Projected carbon emissions for China vary drastically under the three scenarios. In the new momentum scenario, emissions would decrease by around 52% in 2050. Under the tighter climate policies in the accelerated and net zero scenarios, the company’s emissions would decrease by 90% and 98%, respectively.

In 2019, the country’s primary energy consumption was dominated by coal’s 56% share and oil’s 20% share, with renewables – including biofuels – accounting for less than 8%. Those shared change drastically in 2050 under the accelerated and net zero scenarios, with renewables skyrocketing to the 60% range, coal dropping to less than 5% and oil declining to single digit percentages. Under the new momentum scenario, renewables rise to account for 37%, coal slips to 19% and oil decreases to a 14% share.

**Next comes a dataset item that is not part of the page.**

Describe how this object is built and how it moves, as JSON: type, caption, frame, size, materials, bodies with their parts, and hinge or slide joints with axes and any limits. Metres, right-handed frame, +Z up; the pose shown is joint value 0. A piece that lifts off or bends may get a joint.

The consumption of renewables in China, including biofuels, is expected to skyrocket in China under the accelerated and net zero scenarios, from 10 exajoules in 2019 to the 90 range by 2050, an increase of around 800%. One watt is defined as one joule per second, and an exajoule is equal to one quintillion joules.

China’s nuclear energy consumption is projected to increase by 380% under the accelerated scenario and 420% under the net zero scenario from 3.1 exajoules in 2019 to 15-16 in 2050. Under the new momentum scenario, the increase would still be by more than 300% to 13 exajoules.

The country’s consumption of coal as primary energy is projected to drastically decrease out to 2050 – by more than 2,000% — under accelerated and net zero scenario, from 82 exajoules in 2019 down to single digit exajoules.